Sen. Sharon Grosfeld, D-Montgomery, and Delegate Elizabeth Bobo, D-Howard, will move against motor vehicle pollution.
“Manufacturers of cars don’t want any controls whatsoever. That way they can continue to be irresponsible, selling bigger and more costly and more polluting automobiles such as Hummers . . . without any concern for people and the environment,” said Grosfeld.
As the public clamors for more energy efficient vehicles, she said, the auto industry continues to produce flashy, polluting cars and taxpayers continue to be forced to pay for health care for children and adults affected by that pollution, Grosfeld said.

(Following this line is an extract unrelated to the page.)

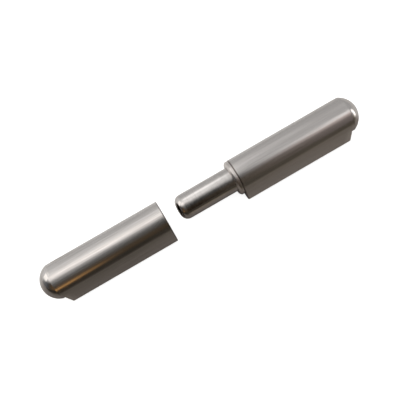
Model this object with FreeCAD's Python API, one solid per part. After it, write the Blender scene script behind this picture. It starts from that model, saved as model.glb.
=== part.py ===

Pete Ternes, spokesman for Hummer, said Hummer sales were only 0.1 percent of all auto sales and so had a negligible effect on air pollution.
“Using Hummer as an example is just a way to get attention,” he said.
Steven Arabia, spokesman for Mirant Mid-Atlantic, which has three power plants in Maryland and one in Alexandria, said he thought the legislators were well-intentioned, “but until they sit down with us, most folks can not fathom the enormity of the cost of these proposals, which will have relatively little effect on us.”
There have to be regional agreements on air quality, Arabia said. Changing one state’s laws governing power plant pollution will have little effect.